Die Suche nach einer klaren Form stand für den Komponisten von Anfang an im Mittelpunkt. In der Klangsprache blieb er in seinem Bekenntnis zu einer Atonalität konsequent. Ästhetische Richtungen wie die einer „Neuen Einfachheit“ oder einer wie immer auch gearteten Sehnsucht nach tonaler Retrospektive stand er vielleicht tolerant gegenüber. In Bezug auf sein eigenes Wirken verblieb er diesen Tendenzen dann aber doch in kritischer Distanz. Diese Ausrichtung zwischen Klarheit, Bodenständigkeit und einer Offenheit für Neues prägte auch sein Wirken als Orgel- und Tonsatzlehrer. Er nahm nicht für sich in Anspruch eine bestimmte Interpretationsschule zu vertreten. Genauso wenig drang er seinen Studenten einen von ihm präferierten Tonsatz- oder Kompositionsstil auf. Er vermittelte Neugier auf verschiedene Strömungen im Orgelspiel und Offenheit gegenüber verschiedensten Tendenzen zeitgenössischer Musik. Seine eigene Offenheit für Literarisches und Philosophisches kam nicht nur oftmals in Unterrichtsgesprächen zum Tragen, sondern hinterließ auch Spuren in seinem Werk.
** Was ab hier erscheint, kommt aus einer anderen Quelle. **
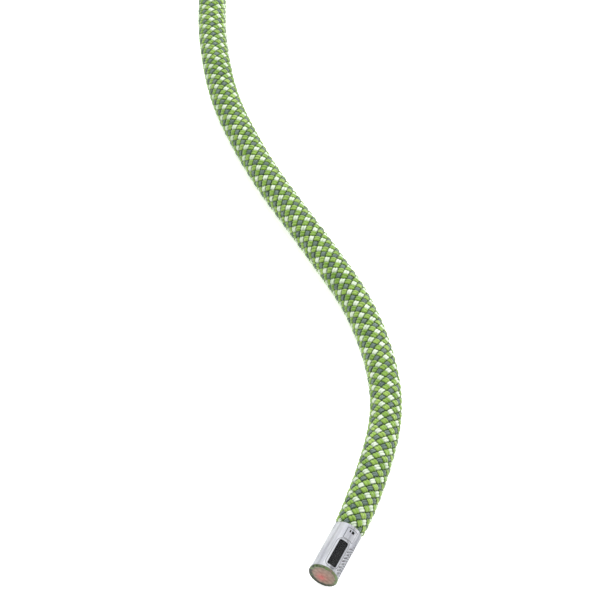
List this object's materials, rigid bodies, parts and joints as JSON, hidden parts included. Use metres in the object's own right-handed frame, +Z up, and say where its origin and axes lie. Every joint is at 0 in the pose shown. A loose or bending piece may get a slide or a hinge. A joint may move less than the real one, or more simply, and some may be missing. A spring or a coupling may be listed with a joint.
{
  "type": "dynamic climbing rope",
  "caption": "Braided kernmantle climbing rope with a labelled, fused free end lying in an S-curve and the rest wound into a tied hank beside it.",
  "frame": {"origin": "centre of the whole rope's bounding box, on the surface that it rests on", "axes": "+Z up; the free end points towards -Y and the hank's straight runs lie along Y"},
  "size_m": [0.3138, 0.3113, 0.1598],
  "materials": {
    "sheath": "braided polyamide in green, mint white and slate",
    "core": "twisted polyamide strands, undyed",
    "marker": "dyed polyamide strand",
    "label": "printed film, satin",
    "clear_sleeve": "clear shrunk film, glossy",
    "fused": "polyamide melted by the hot knife",
    "tie": "woven hook-and-loop tape"
  },
  "bodies": {
    "root": {"sheath": "sheath", "core_strand_01": "core", "core_strand_02": "core", "core_strand_03": "core", "core_strand_04": "core", "core_strand_05": "core", "core_strand_06": "core", "core_strand_07": "core", "core_strand_08": "core", "core_strand_09": "core", "core_strand_10": "core", "core_strand_11": "core", "core_strand_12": "core", "core_strand_13": "core", "core_marker": "marker", "end_label": "label", "end_sleeve": "clear_sleeve", "fused_end": "fused", "hank": "sheath", "tail_sheath": "sheath", "tail_label": "label", "tail_sleeve": "clear_sleeve", "tail_fused_end": "fused", "tie_near": "tie", "tie_far": "tie"}
  },
  "joints": []
}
Sein groß angelegtes Oratorium „La Danse macabre“ von 1992 verarbeitete nicht nur unterschiedlichste musikalische Materialien, sondern auch Tagebuchtexte von Max Frisch, Bildnerisches aus dem Genre des Totentanzes und philosophische Reflexionen. Doch sein komplexer Stil bei gleichzeitiger handwerklichen Solidität, die sich nicht nur in diesem Großwerk abzeichnete, war und ist bis heute nicht unumstritten. Bei der Aufführungen von „Cantos des amor y desesperation“ (1986) bei den „Wittener Tagen für neue Kammermusik“ kam es zu einem denkwürdigen Eklat. Dem seiner auf einer sich ständig steigernden Avanciertheit bestehenden Publikum schien dieser Stil zu „konservativ“ – allerdings gab es unter den Zuhörern durchaus viele Vertreter, die den allgemeinen „Buh“-Rufen dann doch einen entschiedenen Applaus entgegensetzten. Dabei darf seine Musik durchaus als „avanciert“ bezeichnet werden. Sie verlangt von den Interpreten eine subtile Austarierung zeitgenössischer Spielmöglichkeiten und zugleich ein hohes Maß an Sensibilität bei der Umsetzung von Mikrostrukturen unter größeren musikalischen Klangbögen, wie etwa im „Streichquartett Nr. 5“ (1994). Einen weiteren wichtigen Eckpfeiler im Schaffen von Herbert Callhoff stellt bis heute die Auseinandersetzung mit der Musik anderer Komponisten dar. Seine „Bruckner-Metamorphosen“ interpretieren nicht die Romantik aus zeitgenössischer Perspektive, sondern gehen Spuren der spätromantischen Musik nach und verwandeln diese in eine eigene, abstrahierende Klangsprache von irisierender Wirkung. Auch das jüngste Werk dieses Genres, Callhoffs Hommage an John Cage, eifert in keiner Weise dem Widmungsträger nach.
Auch hier ist es der eigene kompromisslos atonale, moderne und gleichzeitig geerdete Zugriff, bei gleichzeitiger Sorgfalt in der Ausarbeitung einer ausdifferenzierten Partitur, der das reichhaltige Schaffen von Herbert Callhoff prägt, das von der Kirchenmusik, über die Kammermusik bis ins Symphonische einen großen Bogen umspannt. Nicht von den Rändern her, sondern aus der Mitte versteht sich dieses unbedingt zeitgenössich musikalische Lebenswerk, dass sich anlässlich des 80. Geburtstags des Komponisten durchaus noch einmal neu zu beschauen lohnt.